«Le analogie tra vino e musica diventano composizioni»
Metà Dioniso e mezzo Apollo. Imprenditore chitarrista. Compositore vignaiolo. La sua musica tende a scenari misteriosi per raccogliere dal creato poesia, profumi e storia. Il suo vino ti cattura con sommessi toni cameristici per condurti a risonanze sinfoniche. Il desenzanese Luca Formentini ha suonato in Europa, Stati Uniti e Giappone, e collaborato Holger Czukay (Germania), Frank Vigroux (Francia), Steve Jansen e Theo Travis (Regno Unito), Rick Walker (Usa), Tellef Ogrim (Norvegia). Ha prodotto cinque album in solo e diversi altri in ensemble. Dirige l’azienda Podere Selva Capuzza (300mila bottiglie, 34 ettari di viti, altri 5 fra bosco, prati, oliveti, tartufaie), è stato presidente del Consorzio per la tutela del Lugana nel mondo.
Musica e vino
Come stanno insieme vino e musica?
«Li accomuna l’aspetto percettivo –sensoriale. Il vino è informe, «astratto», ma attiva sensazioni, memorie, reazioni (emotive, olfattive, gustative, relazionali, sociali): in maniera analoga la musica. Costringe a immergersi nell’ambiente, nella natura, nella propria interiorità: così le mie composizioni. A lungo ho mantenuto separati questi campi perché tale doppia anima confondeva gli interlocutori. Indago le mille possibilità emozionali del suono. Amo assistere alla trasformazione delle cose e delle verità, seguire il fluire del tempo, dipingere paesaggi onirici e surreali».

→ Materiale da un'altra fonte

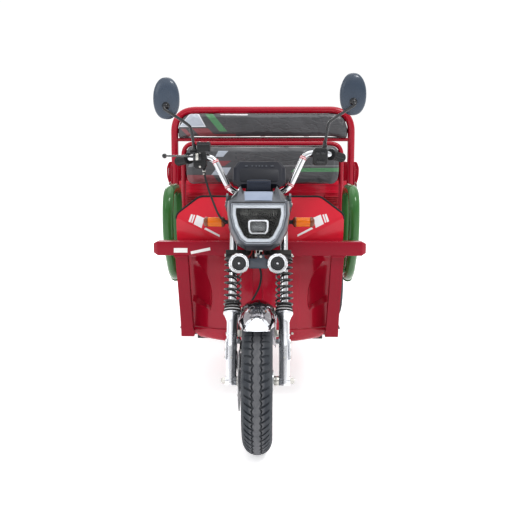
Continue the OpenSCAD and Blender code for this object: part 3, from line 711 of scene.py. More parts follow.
def worn_tyre(name, centre):
    """Rubber, dusty and paler on the running surface, dark in the grooves."""
    m = Mat(name, (0.026, 0.032, 0.042), 0.62, 0.0, 0.0, 0.1, 0.35)
    sep = m.xyz()
    cy = (centre[0] - Y0) / 1000
    dy = m.math("SUBTRACT", sep["Y"], cy)
    dz = m.math("SUBTRACT", sep["Z"], (AXLE_Z - SINK) / 1000)
    r = m.math("SQRT", m.math("ADD", m.math("MULTIPLY", dy, dy), m.math("MULTIPLY", dz, dz)))
    worn = m.span(r, 0.2205, 0.2255)
    n = m.noise(55.0, 5.0, 0.65)
    base = m.mix(m.span(m.noise(22.0, 4.0), 0.35, 0.7), (0.034, 0.040, 0.050), (0.055, 0.060, 0.068))
    dusty = m.mix(m.span(n, 0.35, 0.7), (0.095, 0.098, 0.108), (0.150, 0.152, 0.160))
    m.set_color(m.mix(worn, base, dusty))
    m.set_rough(m.span(n, 0.3, 0.7, 0.5, 0.75))
    m.bump(m.noise(420.0, 3.0), 0.35, 0.0008)
    return m.mat


def tyre_rubber():
    m = Mat("tyre_rubber", (0.020, 0.023, 0.030), 0.55, 0.0, 0.0, spec=0.45)
    m.vary((0.034, 0.037, 0.044), 18.0, 0.35, 0.7)
    m.grime(dust=(0.20, 0.20, 0.205), amount=0.20, scale=14.0)
    m.bump(m.noise(420.0, 3.0), 0.3, 0.0006)
    return m.mat


TYRE = tyre_rubber()
TYRE_WORN = plain("tyre_rubber_worn", (0.10, 0.104, 0.112), 0.62, 0.0, 0.0, (0.055, 0.058, 0.064), 300.0, 0.4, 0.25, 0.35, 60.0)


PIPING = plain("piping", (0.030, 0.031, 0.034), 0.40, 0.0, 0.1, (0.045, 0.046, 0.05), 300.0, 0.1, 0.08)


def vinyl(name, patches=()):
    """Charcoal upholstery vinyl with leather grain, soft creases and printed stripes."""
    m = Mat(name, (0.060, 0.062, 0.068), 0.30, 0.0, 0.35, 0.16)
    m.vary((0.095, 0.098, 0.106), 7.0, 0.35, 0.7)
    for pts, color in patches:
        m.set_color(m.mix(m.patch(pts), m.color, color))
    m.rough = m.span(m.noise(16.0, 4.0), 0.3, 0.7, 0.24, 0.42)
    m.grime(amount=0.05, scale=10.0)
    crease = m.noise(11.0, 3.0, 0.5, m.scaled(0.7, 1.0, 2.2), 1.3)
    ridge = m.math("ABSOLUTE", m.math("SUBTRACT", crease, 0.5))
    m.bump(m.span(ridge, 0.0, 0.06), 0.35, 0.0035)
    m.bump(m.noise(26.0, 3.0, 0.5, m.scaled(0.6, 1.0, 1.6), 0.8), 0.22, 0.003)
    m.bump(m.voronoi(650.0), 0.14, 0.0004)
    return m.mat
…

Come ha incontrato la musica?
«Ho iniziato a comporre a 15 anni, intorno ai 16 ho formato i Modus Vivendi con Francesco Renga (prima che passasse ai Timoria). Più tardi ho iniziato a lavorare sul suono: l’attimo prima che diventi musica. Registrazioni ambientali, sperimentazioni, manipolazioni del timbro, un fluire ininterrotto. Da oltre 15 anni collaboro con Stefano Castagna, titolare di uno dei più importanti studi di registrazione del Nord. Con lui, dieci anni fa, ho dato vita al progetto Flos, basato sull’utilizzo di strumenti sonori creati da materiali riciclati. Da tempo sono amico di Mario Piavoli: nel corto «Il suono del mio passo» ha usato mie musiche, con stupefacente sintonia».
Progetti?
«A breve esce un mio album in duo con Markus Stockhausen, figlio di Karlheinz, e all’inizio del 2023 sarà pubblicato in USA un cd con alcuni dei più importanti musicisti di ambient music al mondo. In varie gallerie ho anche esposto «Art Spaces», video installazione nata dalla mia frequentazione dei musei di arte contemporanea: lì vi ho registrato rumori d’ambiente e silenzi dei visitatori, mentre attraversano le sale - il MoMa e il Guggenheim di New York, la Tate di Londra, l’MCA di Chicago e molti altri - : dalla silenziosa contemplazione davanti alle opere di Rothko ai vivaci brusii innescati dall’arte concettuale–informale degli anni ’70/80. Ho sonorizzato i diversi segnali di presenza, in un cortocircuito distopico. Un dialogo fra spazi e uomini che incontrano la loro individualità profonda. Un contrappunto a più voci, con intenzionali disallineamenti e sfasature, per considerare nuovi possibili equilibri. Uno sbilanciamento per riprendere consapevolezza di noi stessi».